Ponting, who was a coaching consultant under Langer within the Australian team for the 2019 World Cup, has longstanding relationships with a number of current players having also played with some of them and coached some of them in the IPL.
Ponting was asked about whether Test captain Pat Cummins was part of that group of players that had raised concerns about Langer, given Cummins had failed to endorse Langer to continue, and whether he was disappointed by that.
"Justin is a great mate of mine and I know how passionate he is about the Australian coaching job and that he wanted to continue on and be the best coach and have the best cricket team in the world," Ponting said.
"I think Pat also has been put in a difficult situation as captain, if it's not just him and it is other players coming to him and letting him know that maybe they think Justin is not the right man then I think that puts Pat in a difficult position as well.
"If he had got on the front foot and endorsed Justin they would not have been in a position to move him on.
"I am close to Justin, we are like brothers but I have not got too heavily involved in this, as much as giving him a pat on the back and put an arm around him here and there, there was no way I could change the way this was heading.
"What's happened today I've felt was coming for quite a while, even looking back before the T20 World Cup there was a lot of speculation there."

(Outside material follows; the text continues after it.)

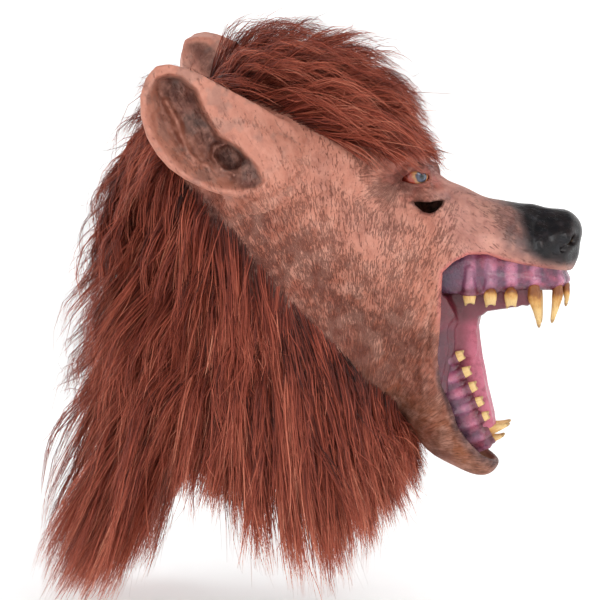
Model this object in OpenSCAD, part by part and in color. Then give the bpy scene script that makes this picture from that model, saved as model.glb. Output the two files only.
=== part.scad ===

Langer's resignation has opened the possibility for Australia to split the head coaching roles, something that Langer had warned was fine in theory but impractical. Ponting held the same view believing that one head coach was the ideal solution.
"If you can find the right person that's willing to give up 10 or 11 months of their year to be the full-time Australian cricket coach then, in an ideal world, that's the person you would go for," Ponting said.
"[As a player] I'd want the same coach. I'd want to be hearing similar messages day in and day out. The most important thing is the relationship between the player and the coach and, if you start putting two or three people in those roles, I think there can be a lot more confusion there than there needs to be."